Using the data below, repeat all of it precisely.

-- Start Material --

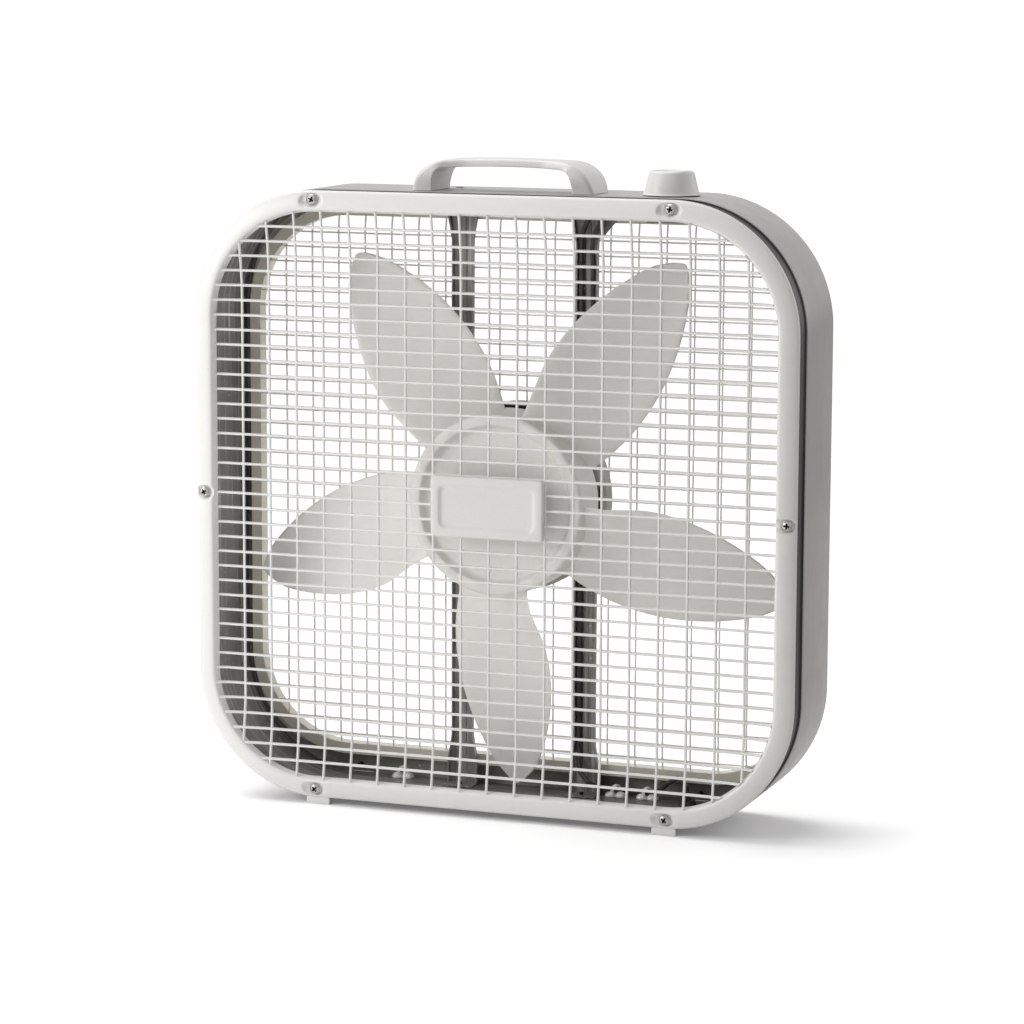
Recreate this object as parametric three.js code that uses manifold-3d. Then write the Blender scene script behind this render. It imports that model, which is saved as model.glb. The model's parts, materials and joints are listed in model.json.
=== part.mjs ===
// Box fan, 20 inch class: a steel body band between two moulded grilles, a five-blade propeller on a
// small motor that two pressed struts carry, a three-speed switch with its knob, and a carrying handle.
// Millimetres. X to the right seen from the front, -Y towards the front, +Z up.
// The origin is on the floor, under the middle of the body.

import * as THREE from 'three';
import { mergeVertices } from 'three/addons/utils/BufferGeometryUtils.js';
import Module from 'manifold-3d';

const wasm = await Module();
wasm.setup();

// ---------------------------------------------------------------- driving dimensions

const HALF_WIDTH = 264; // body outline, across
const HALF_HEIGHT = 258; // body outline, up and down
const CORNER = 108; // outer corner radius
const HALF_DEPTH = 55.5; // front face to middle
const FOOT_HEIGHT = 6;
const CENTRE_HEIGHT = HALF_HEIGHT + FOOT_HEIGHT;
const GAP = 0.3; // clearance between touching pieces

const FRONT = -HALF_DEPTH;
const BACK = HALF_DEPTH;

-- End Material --

**Full output**:
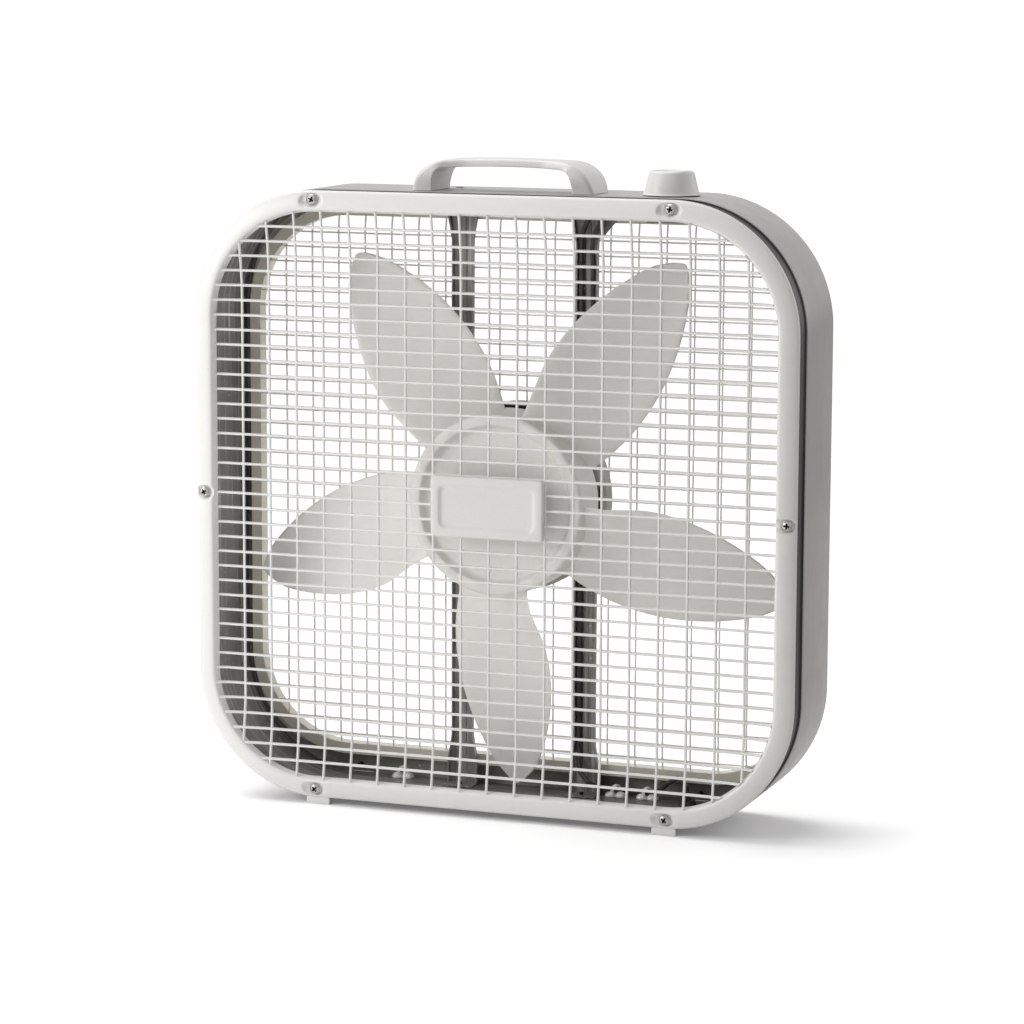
Recreate this object as parametric three.js code that uses manifold-3d. Then write the Blender scene script behind this render. It imports that model, which is saved as model.glb. The model's parts, materials and joints are listed in model.json.
=== part.mjs ===
// Box fan, 20 inch class: a steel body band between two moulded grilles, a five-blade propeller on a
// small motor that two pressed struts carry, a three-speed switch with its knob, and a carrying handle.
// Millimetres. X to the right seen from the front, -Y towards the front, +Z up.
// The origin is on the floor, under the middle of the body.

import * as THREE from 'three';
import { mergeVertices } from 'three/addons/utils/BufferGeometryUtils.js';
import Module from 'manifold-3d';

const wasm = await Module();
wasm.setup();

// ---------------------------------------------------------------- driving dimensions

const HALF_WIDTH = 264; // body outline, across
const HALF_HEIGHT = 258; // body outline, up and down
const CORNER = 108; // outer corner radius
const HALF_DEPTH = 55.5; // front face to middle
const FOOT_HEIGHT = 6;
const CENTRE_HEIGHT = HALF_HEIGHT + FOOT_HEIGHT;
const GAP = 0.3; // clearance between touching pieces

const FRONT = -HALF_DEPTH;
const BACK = HALF_DEPTH;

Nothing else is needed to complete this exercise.